Experts agree that the imposition of VAT ad valorem will give states a decent comfort level to cut prices. “As a higher international price of crude oil and weak rupee have automatically given them higher revenue, a reduction in rate is possible. The windfall gains for states can accommodate this cut in duty with ease without disturbing the revenue collections,” said Madan Sabnavis, chief economist with Care Ratings.

“The move is positive, as it will placate prices and inflation. However, if the crude price continues to go up and the rupee falls, this will have only limited impact,” Sabnavis added.
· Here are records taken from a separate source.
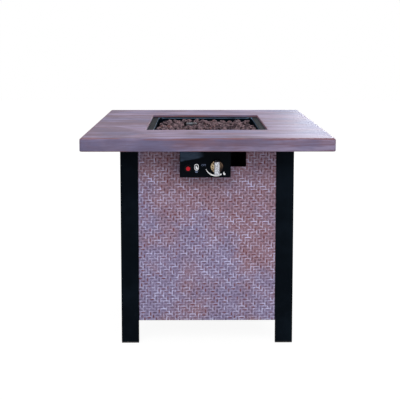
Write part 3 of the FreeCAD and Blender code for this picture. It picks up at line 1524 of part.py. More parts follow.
make_stem_collar()
make_stem_spring()
make_base_shelf()
make_tank_ring()
make_tank_screw()
make_rear_door()
make_hinge_half("hinge_leg_leaves", True)
make_hinge_half("hinge_door_leaves", False)
make_hinge_pins()
make_door_pull()
make_door_magnet()
make_catch_plate()
doc.recompute()
make_lava_rocks()
doc.recompute()

# Nothing is written unless every feature worked and every piece is a sound solid

for item in doc.Objects:
    if "Invalid" in item.State or "Error" in item.State:
        raise RuntimeError(f"{item.Label} of {item.getParentGeoFeatureGroup().Label} failed: {item.State}")
    if item.TypeId == "PartDesign::Pocket" and item.Shape.Volume > item.BaseFeature.Shape.Volume - 0.01:
        raise RuntimeError(f"{item.Label} of {item.getParentGeoFeatureGroup().Label} cuts nothing")
for name, piece in NODES:
    shape = piece.Shape
    if shape.isNull() or not shape.isValid() or not shape.Solids:
        raise RuntimeError(f"{name} is not a sound solid")
for name, piece in NODES:
    piece.Shape.exportStep(f"parts/{name}.step")
print(len(NODES), "pieces written")
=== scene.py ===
"""Looks of a square gas fire pit table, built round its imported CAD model.

The CAD nodes give every place and size. This file gives the frame its black powder coat, the panels
their woven relief, the top its faux-wood finish and the burner recess its lava rock. Lengths are in
metres unless a name says millimetres.
"""

import math

import bmesh
import bpy
import numpy as np
from bpy.props import FloatProperty, FloatVectorProperty, IntProperty, PointerProperty
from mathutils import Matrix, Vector


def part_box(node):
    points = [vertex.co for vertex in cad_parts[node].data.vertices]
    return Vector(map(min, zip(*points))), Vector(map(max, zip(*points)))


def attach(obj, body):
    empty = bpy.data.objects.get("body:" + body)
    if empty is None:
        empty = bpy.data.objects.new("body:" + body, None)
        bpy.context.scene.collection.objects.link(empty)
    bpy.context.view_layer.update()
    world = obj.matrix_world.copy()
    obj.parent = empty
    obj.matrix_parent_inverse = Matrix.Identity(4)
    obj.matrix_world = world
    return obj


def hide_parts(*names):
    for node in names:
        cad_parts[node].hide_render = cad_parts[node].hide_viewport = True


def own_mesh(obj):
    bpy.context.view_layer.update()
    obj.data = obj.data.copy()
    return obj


bl_info = {
    "name": "Gas fire pit table",
    "version": (1, 0, 0),
    "blender": (4, 5, 0),
    "location": "View3D > Sidebar > Fire table",
    "description": "Dresses the CAD model of a gas fire pit table with its finishes and fine shapes",
    "category": "Object",
}

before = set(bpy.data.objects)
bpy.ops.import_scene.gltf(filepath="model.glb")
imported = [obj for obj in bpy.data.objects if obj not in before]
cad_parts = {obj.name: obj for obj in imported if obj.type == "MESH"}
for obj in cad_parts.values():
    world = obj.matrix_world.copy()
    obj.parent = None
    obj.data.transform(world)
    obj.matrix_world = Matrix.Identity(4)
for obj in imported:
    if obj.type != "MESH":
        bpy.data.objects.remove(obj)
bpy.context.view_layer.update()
MM = 0.001

# The fitted camera: its place, its tilt down and turn in radians, its lens in millimetres and its shift.
EYE, EYE_TILT, EYE_TURN = (-0.03153, -2.19425, 0.91676), 0.0809, -0.0055
LENS, LENS_SHIFT = 60.60, -0.278

# Across and up of the knob's axis, and how far the box's print lies from the middle, in millimetres.
KNOB_AXIS = (27.0, 541.0)
PRINT_BACK, PRINT_FACE = 291.9, 292.35
# Cut-out of the front panel: its sides, then its base and top, in metres.
NOTCH = (-66 * MM, 114 * MM, 531 * MM, 578 * MM)
# Wire radius, turns and travel of the stem spring, in millimetres.
WIRE_RADIUS, COIL_TURNS, STEM_TRAVEL = 0.6, 4, 3.0
# Rocks above this height are seen, and get the fine grid, in metres.
ROCK_SIGHT_LINE = 0.592


def screen(red, green, blue):
    """Linear colour, with alpha, of an 8-bit screen colour."""
    parts = (c / 255 for c in (red, green, blue))
    return tuple(c / 12.92 if c <= 0.04045 else ((c + 0.055) / 1.055) ** 2.4 for c in parts) + (1.0,)


def solid(colour):
    """The three parts of a colour property with full alpha."""
    return (*colour, 1.0)


# Node trees


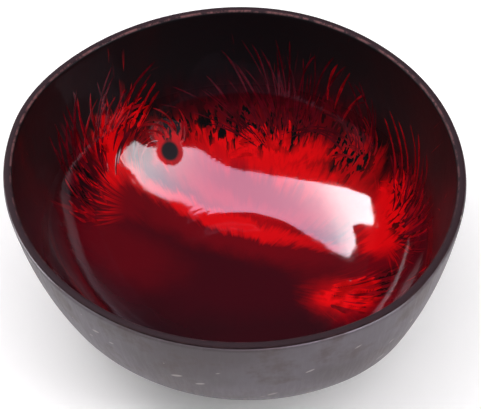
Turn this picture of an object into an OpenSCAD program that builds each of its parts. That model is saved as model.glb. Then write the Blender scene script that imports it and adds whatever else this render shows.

Devendra Pant, chief economist with India Ratings, said the cut by the Centre, OMCs and state government would translate to a 3.79 per cent decline in retail prices of petrol and 3.88 per cent decline in retail price of diesel, based on prices and taxes prevailing in Delhi. “The impact of this retail inflation would be 9 basis points. A matching cut in VAT by state governments would result in retail inflation declining by 16 basis points,” Pant said.

Speaking to reporters while making the announcement, Jaitley said the decision to cut duties was taken because of uncertainty in the global crude oil markets due to lack of clarity over outlook in Iran and the oil producing nations. “Consumers should also know that we are net buyers of oil and buyers do suffer. We will try and see how the currency impact can be contained through the series of steps which we have taken or which we will take further so that there is some further relief over and above what we have proposed,” he said.

“We are not going back on deregulation because the oil companies will still continue to factor in price on a regular basis... Our ability to give relief will only be when our fiscal position is able to absorb it,” he said.